Not only is the Glasgow – Edinburgh fixture the oldest inter-district rugby match in the world, but the derby is classed as one of the biggest in world rugby. Former Edinburgh coach, the South African Alan Solomons states: "These games are massive. For me, this is one of the big derbies of world rugby." Glasgow Warriors head coach Franco Smith said: "It's a very special derby that is world renowned." The matches, often held over the Christmas and New Year holiday season, attract bumper attendances in larger stadia than the teams use habitually.

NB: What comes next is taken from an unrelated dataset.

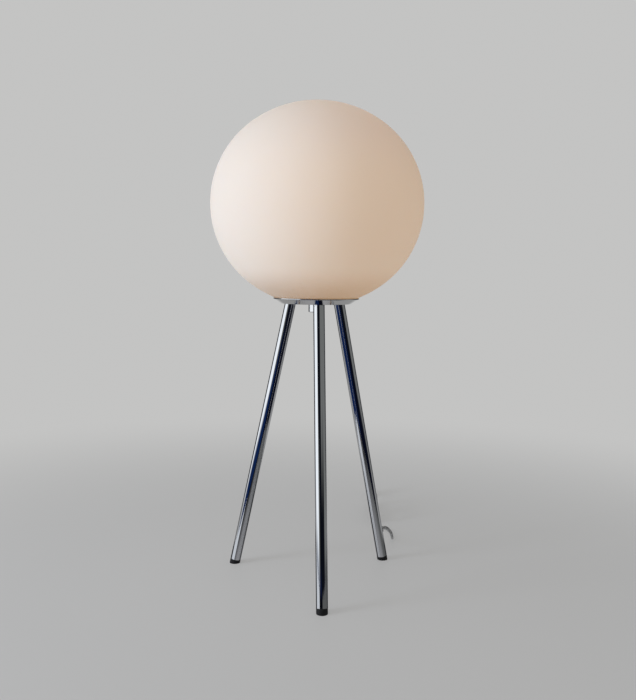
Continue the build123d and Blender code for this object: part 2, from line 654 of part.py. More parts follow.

Not all Glasgow Warriors versus Edinburgh Rugby fixtures are deemed 1872 Cup matches. Should the sides play more matches against one another in a season than the nominated 1872 Cup matches, these other derby matches have no bearing on the 1872 Cup. For example, the Pro14 match of 28 August 2020 in the 2019–20 season between the clubs was the pair's fourth fixture together that season. The 1872 Cup was already decided in the derby fixture the week before, and the 28 August 2020 match was a normal Pro14 league match. Similarly the Glasgow Warriors versus Edinburgh Rugby fixture of 15 May 2021 was a normal Pro14 Rainbow Cup match, the 1872 Cup for that season decided in the Rainbow Cup match in the previous week.

==History==
The 1872 Cup marks the history of the world's oldest representative match. On 23 November 1872 a Glasgow District side met an Edinburgh District side at Burnbank Park, the home ground of 1st Lanarkshire Rifle Volunteers RFC and at the time also leased for use by Glasgow Academicals. Rugby Union was 20 a side in those days. Edinburgh won the first match. However, there was no cup to be won – and no cup was won until 1995.

===District sides===

Scotland had four district sides: North and Midlands; South; Glasgow District and Edinburgh District. These sides regularly played each other and a Scottish Inter-District Championship was introduced in 1953. A Scottish Exiles side was also introduced in the later McEwans District Championship.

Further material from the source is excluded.